What photography setup do you use?
I currently take my photographs using a Nikon D3300 Camera, with the Nikkor 40mm f/2.8G Macro Lens. (The macro lens, with its higher aperture, is what allows for artistic blurring that you see in a lot of food photos, including all of my recent ones since I made the switch from the kit lens that comes with the camera). One thing I do that I think is somewhat rare among food bloggers is that I occasionally also use a Hoya Polarizer to reduce excessive glare in my lighting setup and make the colors in my photographs richer.
My new house doesn’t have very consistent natural lighting, so I predominantly shoot in artificial light, using the Lowel EGO Tabletop Light, and a homemade reflector made of poster board and aluminum foil. I keep my camera steady using a Vanguard Alta Tripod.
Finally, I learned most of the basics of quality food photography from Pinch of Yum’s Tasty Food Photography eBook. It’s completely worth the money and I highly recommend it to newer food bloggers.
Can I freeze this recipe?
The easy answer is, “probably”. A lot of vegan food freezes really well! You don’t have to worry about milk or cheese separating; meat drying out; fish overcooking; or anything else weird like that. But not all recipes do well in the freezer, and for some recipes, you might want to only freeze some of the components. I try to offer advice on specific recipes about freezing, but if you don’t see any, feel free to leave a comment and I’ll get back to you with my recommendations. In general, I always say to use your best judgment and know that if I have not tested freezing the recipe, I can’t guarantee any results.
Can I make this recipe ahead of time?
Recently I’ve started adding my suggestions for prep-ahead to most of my new recipes, but I doubt I’ll be able to go back and add this to old posts. Many my recipes lend very well to doing some prepping ahead of time. Use your judgment or feel free to ask me in the comments about specific recipes. I try to reply to every question that I get.
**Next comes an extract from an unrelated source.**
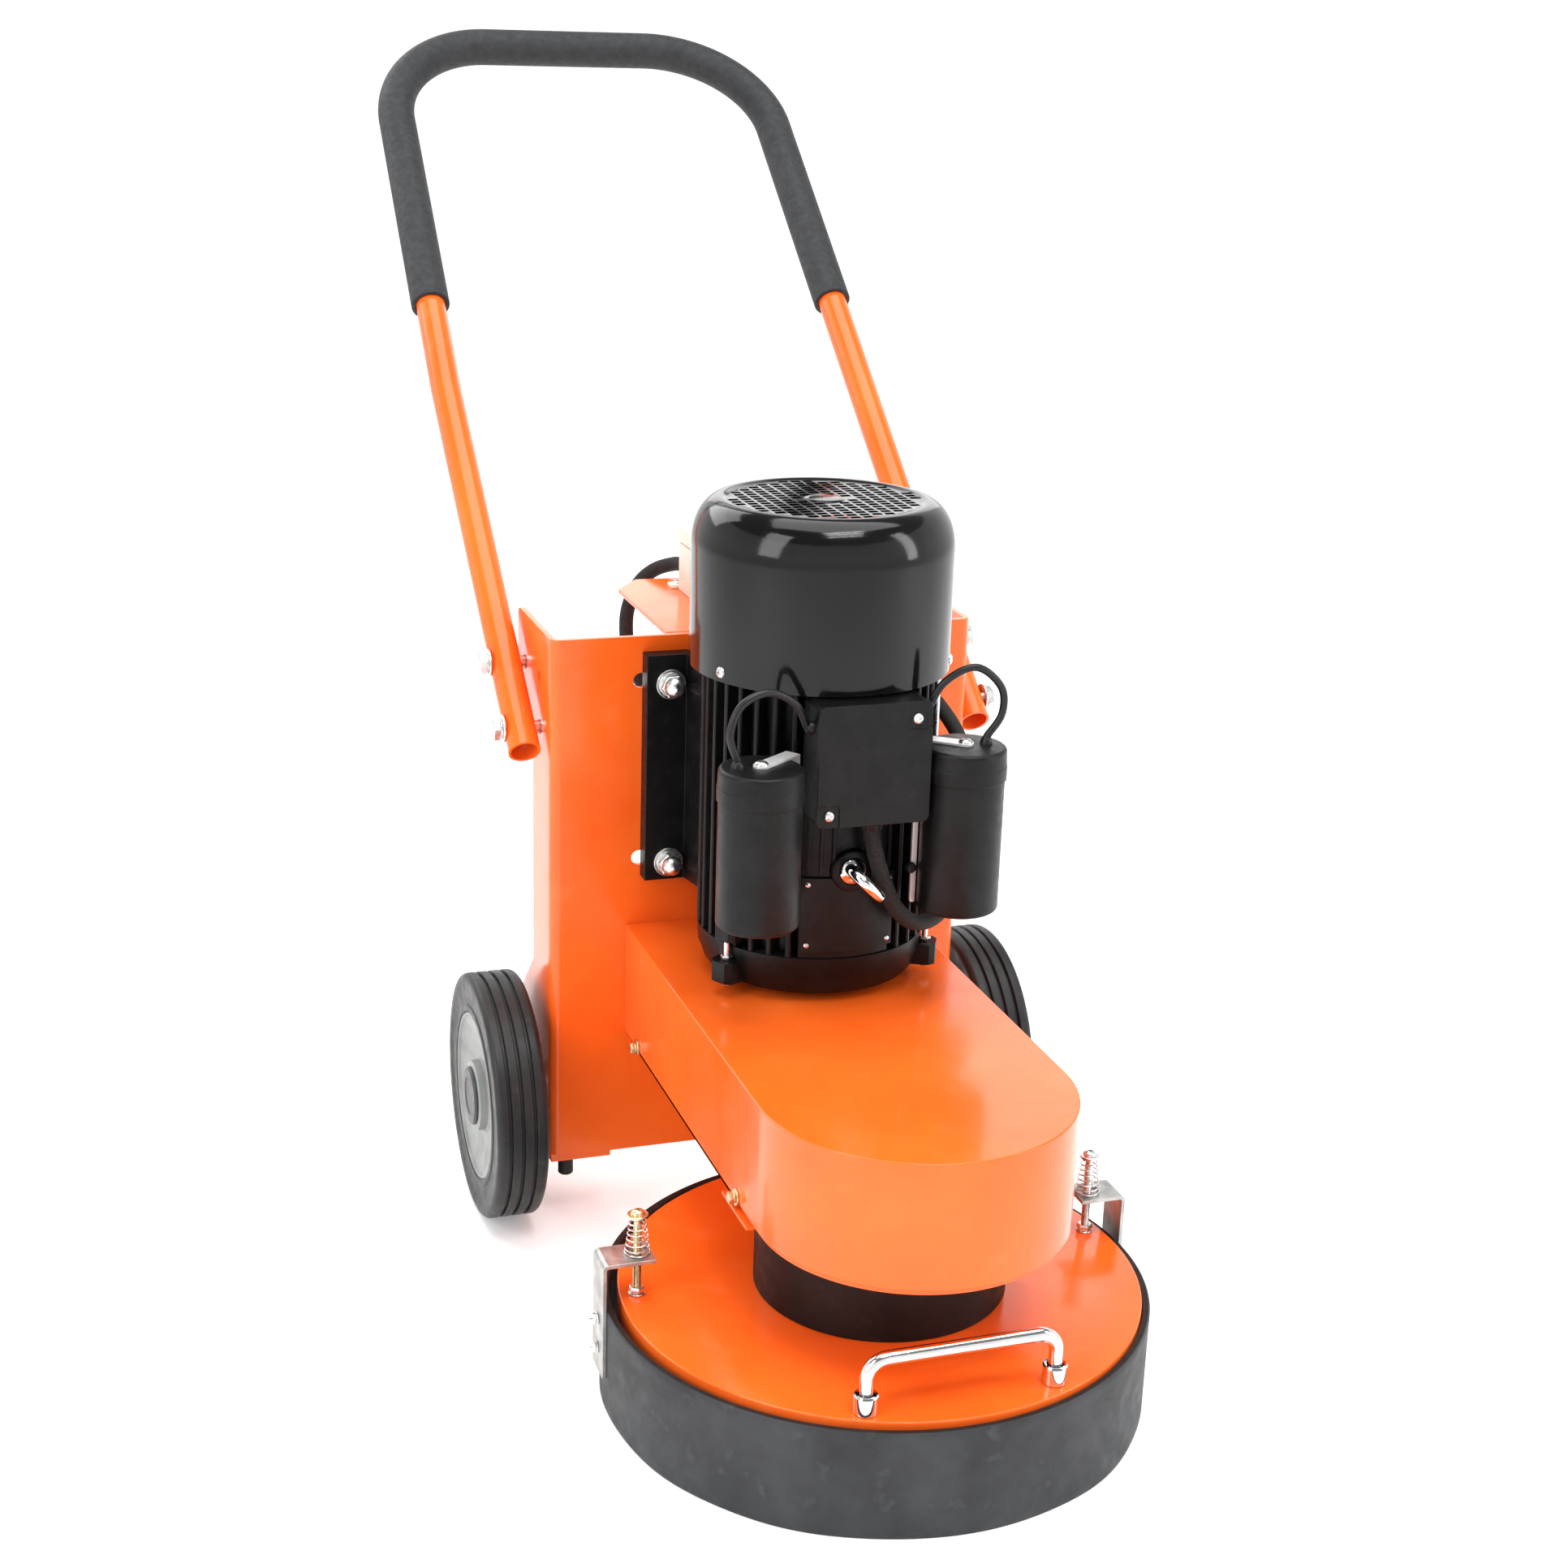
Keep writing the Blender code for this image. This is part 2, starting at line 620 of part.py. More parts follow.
def belt_loop(depth, steps=16):
    """The belt's outline at a depth below the pulleys' rims, as seen from above."""
    small = DRIVE_PULLEY_RADIUS - depth
    large = DRIVEN_PULLEY_RADIUS - depth
    reach = sqrt(MOTOR_X ** 2 + MOTOR_Y ** 2)
    lean = atan2(MOTOR_Y, MOTOR_X) * 180 / pi
    wrap = atan2(large - small, sqrt(reach ** 2 - (large - small) ** 2)) * 180 / pi
    front = arc((0, 0), large, lean + 90 - wrap, lean + 270 + wrap, steps)
    back = arc((MOTOR_X, MOTOR_Y), small, lean - 90 + wrap, lean + 90 - wrap, steps // 2)
    return front + back


def v_belt():
    """A belt of trapezoid section, wide at its outer side."""
    bm = bmesh.new()
    layers = ((0.0005, 0.0062), (0.0005, -0.0062), (0.0085, -0.0036), (0.0085, 0.0036))
    loops = [[bm.verts.new((x, y, height)) for x, y in belt_loop(depth)] for depth, height in layers]
    for first, second in zip(loops, loops[1:] + loops[:1]):
        skin(bm, first, second)
    add_object("v_belt", bm, black_rubber(), (0, 0, BELT_Z))


# ---- head ------------------------------------------------------------------------------------------

def hub_housing():
    """Round bearing housing between the guard's floor and the deck, open below between boss and wall."""
    low = DECK_TOP + GAP
    high = FLOOR_BOTTOM - GAP
    bore, boss, wall = 0.0264, 0.036, HUB_RADIUS - 0.004
    profile = [(bore, low), (boss, low), (boss, high - 0.008), (wall, high - 0.008), (wall, low),
               (HUB_RADIUS, low), (HUB_RADIUS, high), (bore, high)]
    add_object("hub_housing", turned(profile, 56), black_paint())


def spindle():
    flange = 0.0456
    profile = [(0, 0.0225), (SPINDLE_RADIUS, 0.0225), (SPINDLE_RADIUS, flange), (0.028, flange),
               (0.028, flange + 0.006), (SPINDLE_RADIUS, flange + 0.006), (SPINDLE_RADIUS, 0.224), (0, 0.224)]
    add_object("spindle", turned(profile, 24), bright_steel())
    for name, low in (("spindle_bearing_lower", 0.092), ("spindle_bearing_upper", 0.138)):
        inner, outer = SPINDLE_RADIUS + 0.0009, 0.026
        ring = [(inner, low), (outer, low), (outer, low + 0.015), (inner, low + 0.015)]
        add_object(name, turned(ring, 32), bright_steel())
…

Can I make this recipe oil-free?
I avoid cooking with unnecessary oil and often initially try to make recipes without any. I philosophically subscribe to the “whole foods, plant-based” paradigm and I understand that oils do not have as much nutrition as whole food fats like nuts, seeds, avocado, coconut, etc.
However, I’ve tried the whole “saute garlic and onions in vegetable broth” thing and I just don’t think it tastes good, and often don’t think the flavor of aromatics is successfully infused into the dish without any oil. For this reason, there’s almost always a little bit of oil in my soups, stews, and that sort of thing.
The same goes for roasted vegetables. I don’t like the flavor and texture of most of them without just a hint of oil to help them caramelize. For other recipes, the reasons vary. Oil is necessary for my rice paper bacon to crisp up without burning. Oil is needed in many of my cookies and other desserts so that they’ll have the right texture after baking.
I do have plenty of oil-free recipes on the blog though, and you can browse all of them via the oil-free recipes tag.
Longtime readers may notice that my views about cooking with oil have evolved over time. I used to go to great lengths to avoid it, but as my life has gotten busier, and I have grown wiser, I’ve started to prioritize things differently. I’ve also continued to become a better chef over the years, learning to unlock better layers of flavor in my recipes through the thoughtful, restrained use of oil and other fats.
Can I make this recipe whole wheat/gluten-free?
If you’re not sure about a specific recipe, please ask me in the comments. In general, my yeast-based baking recipes will NOT convert successfully to gluten-free without significant reworking. Other recipes will usually work with some minor tweaking. I always try to use whole grain flours unless crucial to use all-purpose flours for the right texture, so make those substitutes at your own risk. If I did use all-purpose flour, I probably also waxed poetic in the blog post about why I did that, so for a window into my mind, check there too :).
If the gluten-ous ingredient in the recipe is a whole grain, like barley or wheat berries, try substituting another chewy, sturdy grain like rice. If it’s soy sauce, you can use tamari instead. In general, I encourage experimentation, especially if you already know that you don’t mind the taste of whole grain baked goods.